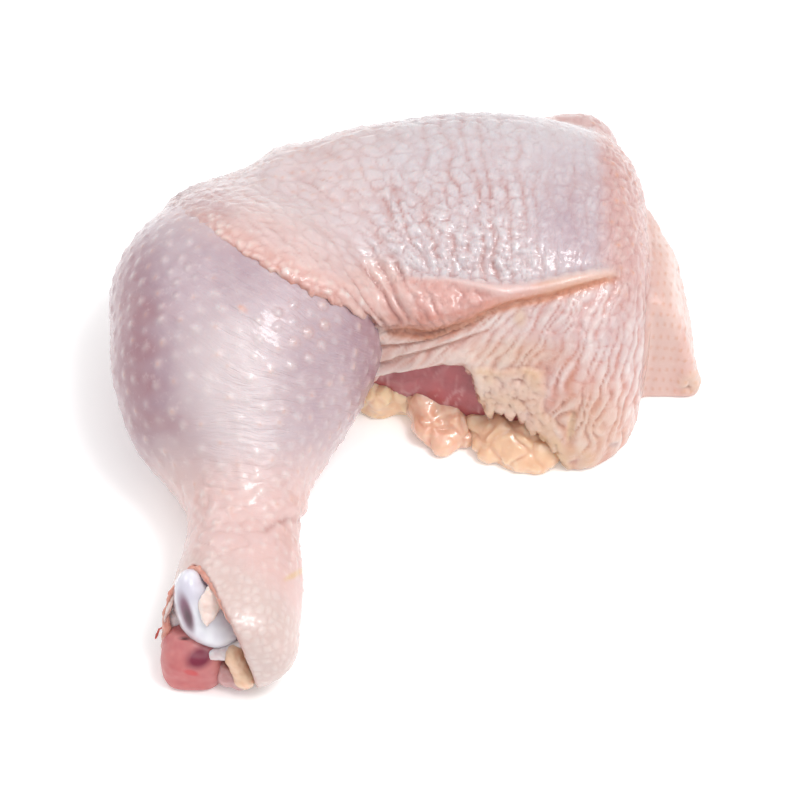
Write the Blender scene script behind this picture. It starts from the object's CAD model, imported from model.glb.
"""A raw chicken leg quarter on a plain pale floor, as a Blender add-on that makes each piece.

The pieces are worked out from tables of sections, as distance functions in millimetres: X to the
right, Y away from the drumstick's cut end, Z up. Each is meshed, given its relief (bumps,
wrinkles, folds) along its normals, and masks that its material mixes its colours by.
"""
import math

import bpy
import numpy as np
from bpy.props import FloatProperty, PointerProperty
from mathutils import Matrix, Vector
from mathutils.kdtree import KDTree


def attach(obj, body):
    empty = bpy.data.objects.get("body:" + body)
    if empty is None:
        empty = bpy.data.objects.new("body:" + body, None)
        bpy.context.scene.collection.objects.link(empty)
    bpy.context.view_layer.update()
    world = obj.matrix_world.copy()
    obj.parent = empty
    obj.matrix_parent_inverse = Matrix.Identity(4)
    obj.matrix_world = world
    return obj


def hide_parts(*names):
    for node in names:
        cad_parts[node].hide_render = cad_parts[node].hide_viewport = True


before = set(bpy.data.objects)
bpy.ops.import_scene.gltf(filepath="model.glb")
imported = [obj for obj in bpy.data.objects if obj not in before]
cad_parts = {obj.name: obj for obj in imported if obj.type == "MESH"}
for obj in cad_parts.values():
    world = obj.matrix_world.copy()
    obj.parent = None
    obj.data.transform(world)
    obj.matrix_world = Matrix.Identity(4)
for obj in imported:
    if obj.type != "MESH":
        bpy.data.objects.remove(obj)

bl_info = {
    "name": "Raw chicken leg quarter",
    "version": (1, 0, 0),
    "blender": (4, 5, 0),
    "location": "View3D > Sidebar > Chicken leg",
    "description": "Makes a raw chicken leg quarter, its cut meat, fat and joint, and its stage",
    "category": "Add Mesh",
}

MM = 0.001
FLAT_ANGLE = 0.0005                  # faces within this of each other become one, rad
BASE_FADE, BASE_SNAP = (0.05, 1.2), 0.03      # relief fades in above the flat base, mm
HOLLOW_ROUNDS, HOLLOW_GAIN = 6, 3    # how wide and how strongly hollows are marked
WIDEN_OVER, WIDEN_MOST = 12, 0.8     # the grid widens away from its fine stretch, mm; share
OFFSET = (0.2690, -3.8265, 0.0)      # from the tables' frame to the object's own, mm
TILT = math.radians(50.0)            # the folds are laid out on a plane square to this slope
TARGET = (-1.5, -6.0, 20.0)          # what the camera looks at, in the tables' frame, mm
FLOOR_DROP, SENSOR = 0.0001, 36.0    # m; mm
KEY_PLACE, FILL_PLACE = (0.28, -0.20, 0.78), (-0.50, 0.25, 0.60)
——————
### INSTRUCTIONS TO FOLLOW:
Reply with nothing but the number of lines in the data above that contain "from".

### SOLVED EXERCISE:
8